Der Wahlsieg befügelt rechte Politik und die extreme Rechte
Die Regierungen der EU-Länder ziehen aus dieser Gemengelage vor allem einen Schluss: mit Trump als US-Präsident müssen die Europäer sich noch sehr viel mehr „selbst helfen“. Schon jetzt wird folgerichtig die nächste Runde der militärischen Aufrüstung angekündigt. Die Befürworter dieses militaristischen Kurses merken dabei gar nicht, wie verrückt und verbrecherisch es ist, die „Kriegsfähigkeit“ gegen die Russische Föderation anzustreben, die zu allem anderen auch eine atomare Supermacht ist.

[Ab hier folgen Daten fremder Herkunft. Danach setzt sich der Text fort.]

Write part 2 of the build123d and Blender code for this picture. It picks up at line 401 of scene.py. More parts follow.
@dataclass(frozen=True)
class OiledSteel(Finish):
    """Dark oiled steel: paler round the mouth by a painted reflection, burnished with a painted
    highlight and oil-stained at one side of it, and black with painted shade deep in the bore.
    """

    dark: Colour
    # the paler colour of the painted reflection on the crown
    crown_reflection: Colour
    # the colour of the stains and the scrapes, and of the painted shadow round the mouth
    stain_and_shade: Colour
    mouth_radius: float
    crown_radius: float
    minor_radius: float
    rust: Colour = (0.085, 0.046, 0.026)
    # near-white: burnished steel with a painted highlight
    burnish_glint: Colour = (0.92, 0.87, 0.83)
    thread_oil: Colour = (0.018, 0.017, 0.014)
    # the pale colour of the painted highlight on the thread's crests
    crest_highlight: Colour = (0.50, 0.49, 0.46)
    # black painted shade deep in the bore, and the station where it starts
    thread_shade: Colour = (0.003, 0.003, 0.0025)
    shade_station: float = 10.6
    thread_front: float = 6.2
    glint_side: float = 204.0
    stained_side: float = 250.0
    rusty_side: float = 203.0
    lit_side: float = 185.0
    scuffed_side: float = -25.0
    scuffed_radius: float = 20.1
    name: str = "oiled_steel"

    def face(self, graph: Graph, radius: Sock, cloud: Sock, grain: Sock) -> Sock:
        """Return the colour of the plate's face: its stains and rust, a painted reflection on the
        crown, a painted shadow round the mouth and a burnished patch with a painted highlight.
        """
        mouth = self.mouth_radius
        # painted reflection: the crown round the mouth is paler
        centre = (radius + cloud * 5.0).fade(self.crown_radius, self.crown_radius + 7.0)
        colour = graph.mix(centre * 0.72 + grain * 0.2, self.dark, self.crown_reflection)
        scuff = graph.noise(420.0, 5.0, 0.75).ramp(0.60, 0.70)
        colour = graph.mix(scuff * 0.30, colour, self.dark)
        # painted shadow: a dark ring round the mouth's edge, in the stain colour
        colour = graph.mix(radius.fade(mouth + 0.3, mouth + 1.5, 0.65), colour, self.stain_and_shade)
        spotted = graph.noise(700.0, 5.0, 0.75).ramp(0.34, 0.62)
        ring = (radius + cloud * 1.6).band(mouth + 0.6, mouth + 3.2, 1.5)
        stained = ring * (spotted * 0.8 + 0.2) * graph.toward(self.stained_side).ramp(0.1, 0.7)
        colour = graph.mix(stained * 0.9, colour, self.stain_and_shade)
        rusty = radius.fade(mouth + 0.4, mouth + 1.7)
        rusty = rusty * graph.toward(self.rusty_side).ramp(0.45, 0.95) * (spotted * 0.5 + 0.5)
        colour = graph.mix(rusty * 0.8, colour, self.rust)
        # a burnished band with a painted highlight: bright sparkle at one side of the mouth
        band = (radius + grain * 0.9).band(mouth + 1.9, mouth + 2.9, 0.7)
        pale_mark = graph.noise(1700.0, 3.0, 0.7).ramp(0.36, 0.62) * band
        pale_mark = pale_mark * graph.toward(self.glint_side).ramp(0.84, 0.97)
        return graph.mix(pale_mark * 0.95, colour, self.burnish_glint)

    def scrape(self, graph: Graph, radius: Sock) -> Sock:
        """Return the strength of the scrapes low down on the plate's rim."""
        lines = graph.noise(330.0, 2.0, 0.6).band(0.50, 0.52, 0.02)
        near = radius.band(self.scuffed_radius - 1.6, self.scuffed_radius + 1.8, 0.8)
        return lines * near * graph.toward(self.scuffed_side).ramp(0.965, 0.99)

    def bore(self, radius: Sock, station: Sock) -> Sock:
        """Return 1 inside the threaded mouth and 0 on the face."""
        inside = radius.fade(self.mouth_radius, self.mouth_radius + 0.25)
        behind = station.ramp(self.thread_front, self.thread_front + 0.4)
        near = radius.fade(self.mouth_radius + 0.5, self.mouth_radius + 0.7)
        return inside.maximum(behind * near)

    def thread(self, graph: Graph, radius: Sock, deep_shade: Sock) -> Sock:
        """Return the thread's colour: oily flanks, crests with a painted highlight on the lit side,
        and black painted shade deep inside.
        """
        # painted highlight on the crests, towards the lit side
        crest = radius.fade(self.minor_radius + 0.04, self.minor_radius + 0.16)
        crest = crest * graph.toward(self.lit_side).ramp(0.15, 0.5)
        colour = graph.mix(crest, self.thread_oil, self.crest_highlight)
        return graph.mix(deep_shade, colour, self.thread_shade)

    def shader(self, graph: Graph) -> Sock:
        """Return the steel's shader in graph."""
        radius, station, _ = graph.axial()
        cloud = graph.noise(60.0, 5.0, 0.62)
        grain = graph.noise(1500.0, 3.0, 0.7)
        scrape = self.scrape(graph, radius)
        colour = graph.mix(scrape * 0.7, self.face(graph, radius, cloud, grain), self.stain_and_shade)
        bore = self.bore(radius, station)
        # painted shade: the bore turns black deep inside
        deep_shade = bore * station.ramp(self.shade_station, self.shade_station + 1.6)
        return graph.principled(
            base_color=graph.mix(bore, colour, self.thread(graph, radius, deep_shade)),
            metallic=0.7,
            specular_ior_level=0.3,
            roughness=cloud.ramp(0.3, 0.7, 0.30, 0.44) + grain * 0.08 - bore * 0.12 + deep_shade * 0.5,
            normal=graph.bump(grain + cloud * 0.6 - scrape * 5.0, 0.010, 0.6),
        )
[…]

Der Wahlsieg Trumps ermutigt und beflügelt die extreme Rechte in der ganzen Welt. Die Linke ist in den meisten Ländern zersplittert und geschwächt, erscheint auf Massenebene nicht als Alternative. Es bleibt nur die Wahl, alles dafür zu tun, dass sich das wieder ändert. Vor allem geht es darum, in allen Ländern und über die Ländergrenzen hinweg, den möglichst breit getragenen Widerstand der Opfer der kapitalistischen Ausbeutung und der rechten Gewalt zu organisieren und die sozialen Bewegungen, die zu verschiedenen Themen solidarische Lösungen vorschlagen, zur gemeinsamen Aktion zusammenzuführen.